The road to hell is paved with good intentions ,and those Celtic fans who voiced their dis-approval of Strachan clearly thought their intent was for the good of Celtic .

However, what they have learned about is the law of unintended consequences. Perhaps if Strachan had felt more loved by Celtic supporters he may have stayed on after Rangers won the title in 2009, following his three in a row successes.

Had he done so, there would have been no Mowbray, and none of the extra costs incurred to unseat him, which have had such a devastating effect on Celtic's financial situation.

Or, as my old Presbyterian granny used to warn....beware of what you wish for!

........AND THERE'S MORE


POOR old Craig Levein.

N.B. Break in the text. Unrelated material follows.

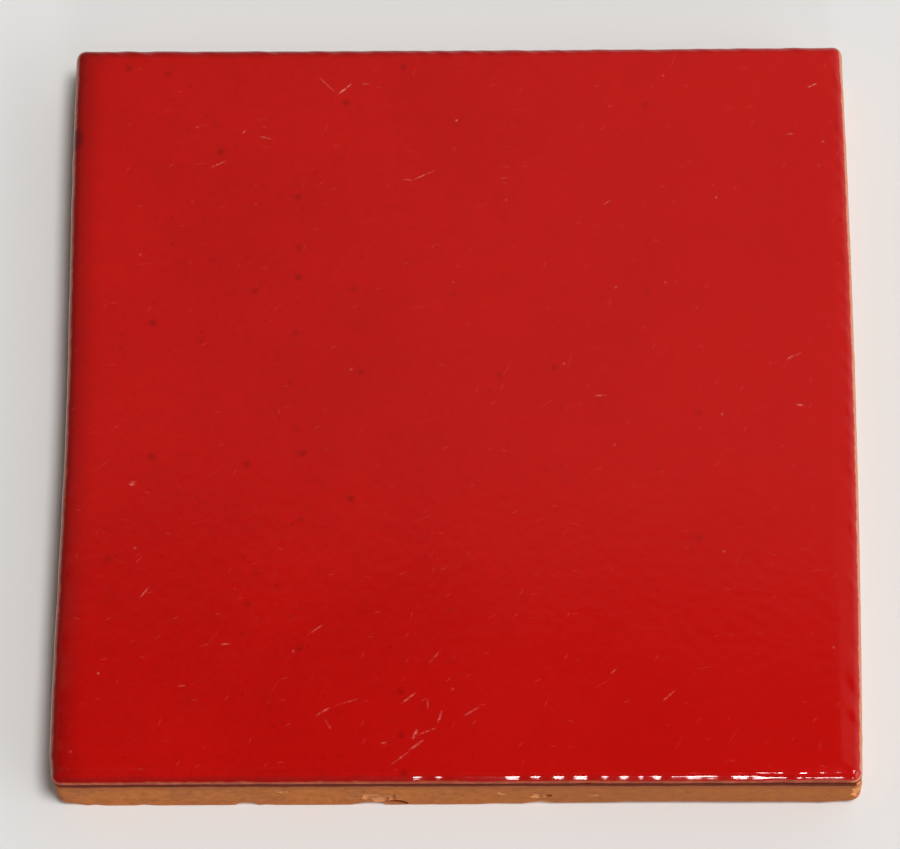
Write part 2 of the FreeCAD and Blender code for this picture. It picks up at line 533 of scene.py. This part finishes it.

As though the tanking Scotland got in Sweden wasn't bad enough, the story about the scribbles on a piece of paper found in the team's dressing room, have held him and his backroom staff up to ridicule.

The Swedes, having undone Levein's Scotland with such ease, are now having a good old fashioned belly laugh at the national team's preparation.

However, it was something which happened back in Scotland the morning after the match which should be of even greater cause for concern for those who have the good of the Scotland team close to their heart.

Firstly, Levein chose to de-brief the Sunday newspaper journalists at the luxury country hotel where he stayed after the Scotland flight landed at Glasgow airport in the wee small hours.

Now I have been involved in similar briefings dating back to when Jock Stein was in charge, and including Andy Roxburgh, Craig Brown, Berti Vogts, Walter Smith, Alex McLeish and George Burley, and each time they held court it was on Scottish Football Association premises.

It was though, what Levein was reported as having said which was worrying, as he tried to explain away a defeat which carried much of the same stigma attached to the beatings in Wales under Vogts and Burley, and in Norway when Burley was in charge.

According to Levein, he was the least concerned of all about the defeat and its nature, with him going on to describe the 3-0 humiliation visited on his Scotland side as being akin to a club losing a pre season friendly.

If I may be so bold as to correct him. It is far from that. International friendly games are included in the complicated points structure put together by FIFA which determines Scotland's place in the world rankings, which in turn is included in the calculations of seeding when qualification for World Cup and European Championships come around.

It is defeats, such as the many suffered under Vogts, which saw a Scotland side ranked in the top 20 and seeded 2nd when he inherited it from Brown, slither to nearly 80th and nosedive to fourth seeds. Which is why we found ourselves in a section which included  then World Champions, Italy, beaten finalists France, and quarter finalists Ukraine.

Therefore the outcome of friendlies do not merely matter. They are vital for Scottish chances of ever reaching the finals of a major tournament again. Which is why the shrewd Smith took so few. Maybe if Levein had taken the trouble of going to work last Thursday, somebody at the SFA would have made that point to him ahead of his meeting with the Press, and saved him from making a similar verbal blunder to the one somebody on his backroomn staff committed to paper in Sweden.

ENDS

2 Comments:

At 17 August 2010 08:34 , Blogger TheElder said...

Spot on David, welcome back. Scottish Football need more Journalists who call it straight and not fear the wrath of Lawwell/Reid with their Intimitadion. I fear that Rangers will be Scottish Footballs last Representatives in CL Group stages for many years.

 
At 17 August 2010 12:48 , Blogger greg.hart90 said...

Oh good another partial hack who toes the Bain party line.